Tucked under the protection of the transom is the battery and its isolation switch which are mounted on a dedicated dry storage bench situated well above any deck water. A vinyl velcro down cover further protects this area from salt-water spray.

A 500 gph bilge pump is installed in its own well below deck level behind an aluminium vertical grate (see picture)

The lift out transom gate gives access to the portofino stern platform which is ideal for either entering the water or for coming back on board. It also is ideal for checking out your motor if the need arises. They have even provided a storage spot for this lift out transom gate/plate.

A well placed hand grab rail enhances diver’s entry via this platform. A dive ladder can be fitted if required.

A solid 20mm rubbing strake provides ample protection when bringing your boat alongside a jetty or your mates gin palace!

Lets play: With three on board the Yamaha 90HP (90AETOX, two stroke/three cylinder, 1140cc. 25 inch leg. 19 inch prop.) outboard had us up on the plane in seconds. The hull’s very fine entry angle of 30 degrees at bow section flares back to a reverse chine. This reverse chine really plays a major part in this hull’s in-water performance. (refer to picture of reverse chine) We had excellent lift and once on the plane and the motor trimmed out she cleanly punched through the sea without rattling the fillings out of your teeth! She could handle hard turning with ease with no cavitation noticeable. She was also dry. The cable steering was fine and it was very smooth to operate.

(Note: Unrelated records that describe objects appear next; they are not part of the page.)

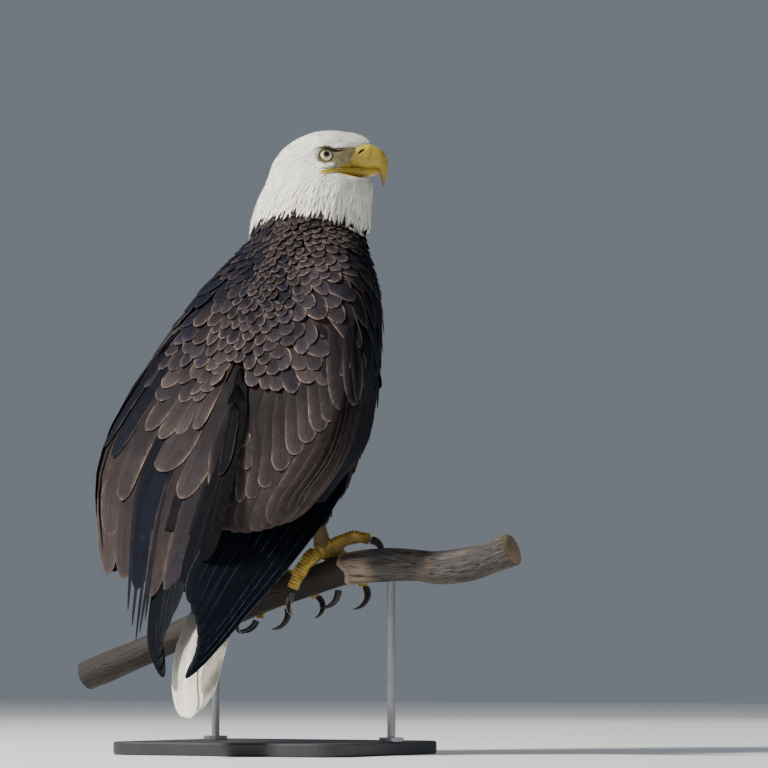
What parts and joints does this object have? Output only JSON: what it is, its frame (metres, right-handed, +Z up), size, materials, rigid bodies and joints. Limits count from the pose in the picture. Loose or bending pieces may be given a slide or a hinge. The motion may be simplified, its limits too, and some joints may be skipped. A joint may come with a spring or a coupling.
{
  "type": "bald eagle",
  "caption": "Life-size perched bald eagle with folded wings and its head turned to its right, gripping a cut branch on a plain display stand.",
  "frame": {"origin": "centre of the stand base's underside, on the floor", "axes": "+Z up; the breast faces -Y and the tail +Y; the right wing is on the -X side; the head is turned 60 degrees to the bird's right"},
  "size_m": [0.6309, 0.3756, 0.7849],
  "materials": {
    "white_feather": "soft matt white feathers with warm cream shading",
    "brown_feather": "matt dark brown feathers with paler worn edges",
    "flight_feather": "smooth blue-black flight feathers with a slight sheen",
    "bill": "smooth horn, deep yellow",
    "toe_skin": "scaly yellow skin",
    "claw": "polished dark horn",
    "eye": "wet, pale yellow iris with a black pupil",
    "bark": "weathered grey-brown bark",
    "stand_base": "satin black",
    "stand_rod": "brushed"
  },
  "bodies": {
    "root": {"bill_lower": "bill", "bill_upper": "bill", "claw_left_hind": "claw", "claw_left_inner": "claw", "claw_left_middle": "claw", "claw_left_outer": "claw", "claw_right_hind": "claw", "claw_right_inner": "claw", "claw_right_middle": "claw", "claw_right_outer": "claw", "eye_left": "eye", "eye_right": "eye", "head": "white_feather", "neck": "white_feather", "perch_branch": "bark", "stand_base": "stand_base", "stand_rod_1": "stand_rod", "stand_rod_2": "stand_rod", "tail": "white_feather", "tarsus_left": "toe_skin", "tarsus_right": "toe_skin", "thigh_left": "brown_feather", "thigh_right": "brown_feather", "toe_left_hind": "toe_skin", "toe_left_inner": "toe_skin", "toe_left_middle": "toe_skin", "toe_left_outer": "toe_skin", "toe_right_hind": "toe_skin", "toe_right_inner": "toe_skin", "toe_right_middle": "toe_skin", "toe_right_outer": "toe_skin", "trunk": "brown_feather", "undertail_coverts": "white_feather", "wing_left_coverts": "brown_feather", "wing_left_primaries": "flight_feather", "wing_left_secondaries": "brown_feather", "wing_right_coverts": "brown_feather", "wing_right_primaries": "flight_feather", "wing_right_secondaries": "brown_feather"}
  },
  "joints": []
}
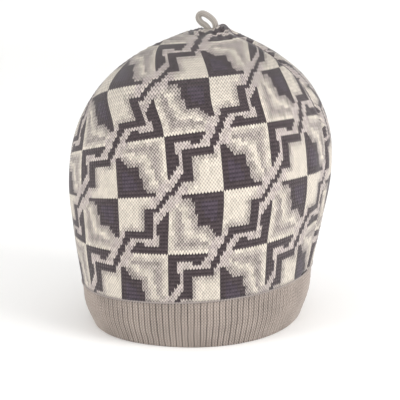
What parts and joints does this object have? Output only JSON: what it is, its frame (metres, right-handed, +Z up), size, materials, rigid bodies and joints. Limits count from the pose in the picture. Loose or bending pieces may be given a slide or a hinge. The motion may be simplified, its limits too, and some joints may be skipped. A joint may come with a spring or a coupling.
{
  "type": "knitted beanie",
  "caption": "Knitted beanie in geometric jacquard, with a peaked crown of two panels, a ribbed band and a small hanging loop.",
  "frame": {"origin": "middle of the rim's bounding box, on the surface that the cap rests on", "axes": "+Z up through the crown, -Y to the front, +X to the side where the border is higher"},
  "size_m": [0.19, 0.2039, 0.226],
  "materials": {
    "jacquard_knit": "fine double-knit jacquard in cream, dark aubergine and lilac grey, matt",
    "rib_knit": "taupe-grey rib knit, matt",
    "loop_cord": "grey knitted cord, matt"
  },
  "bodies": {
    "root": {"front_panel": "jacquard_knit", "back_panel": "jacquard_knit", "band": "rib_knit", "hang_loop": "loop_cord"}
  },
  "joints": []
}
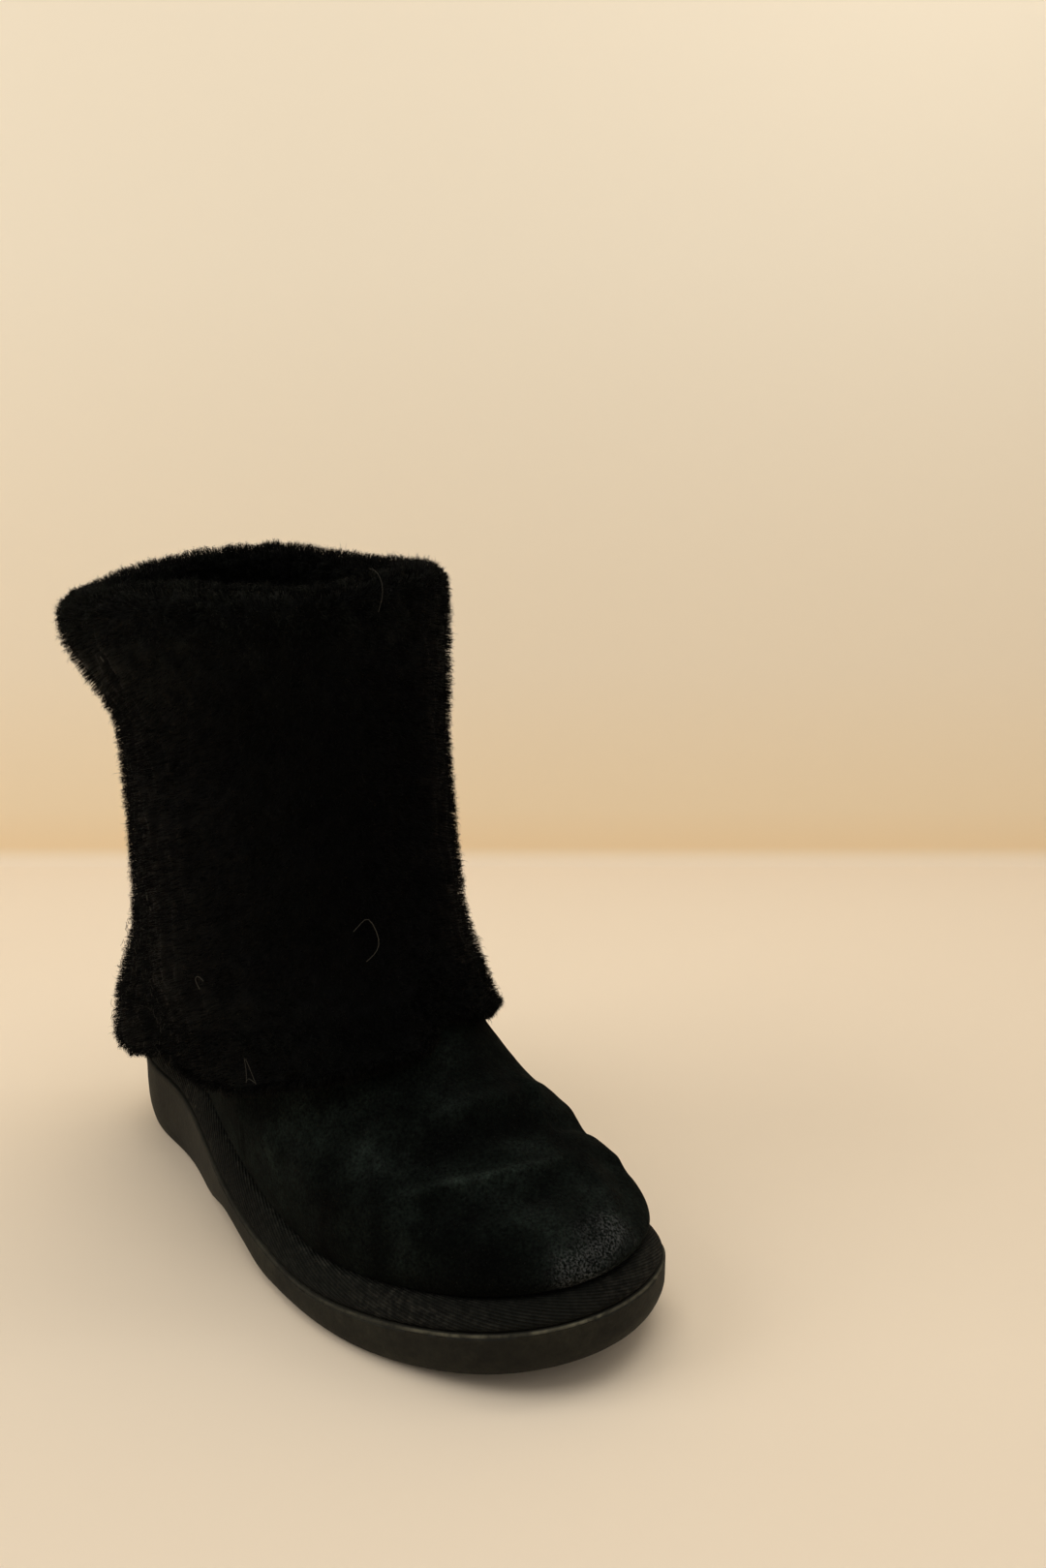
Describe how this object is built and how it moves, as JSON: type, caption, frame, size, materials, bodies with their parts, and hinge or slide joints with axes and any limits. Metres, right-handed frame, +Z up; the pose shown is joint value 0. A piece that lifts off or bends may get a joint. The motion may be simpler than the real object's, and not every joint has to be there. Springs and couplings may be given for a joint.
{
  "type": "fold-over boot",
  "caption": "Short fleece-lined boot with a wedge sole, tape-bound platform and suede foot, its shaft folded over into a deep fur cuff.",
  "frame": {"origin": "on the floor under the middle of the heel, on the flat of the outsole", "axes": "+Z up, the toe points along -Y, +X is the wearer's left, which is the inner side of this right boot; -X is the outer side"},
  "size_m": [0.1258, 0.2753, 0.2448],
  "materials": {
    "sole_rubber": "matt moulded",
    "edge_tape": "ribbed woven tape",
    "suede": "worn suede nap",
    "fleece": "short fleece",
    "fur": "dense curly fur"
  },
  "bodies": {
    "root": {"outsole": "sole_rubber", "platform": "edge_tape", "upper": "suede", "insole": "fleece", "fur_cuff": "fur"}
  },
  "joints": []
}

Running figures were: 3,000 rpm – 30 km:

4,000 rpm – 37 km:

As we winched her back onto the New Zealand manufactured Dunlea Products, Stabi-craft trailer which has self centering ability to bring your boat rolling onto five double rocker rollers mounted either side of the centre line (see picture). I thought of a comment made by Paul Adams, ‘The Stabi-Craft is very much a New Zealand South Island boat. It embodies the Southland ethos of understated honest performance, and it just so happens honest performance is in big demand’.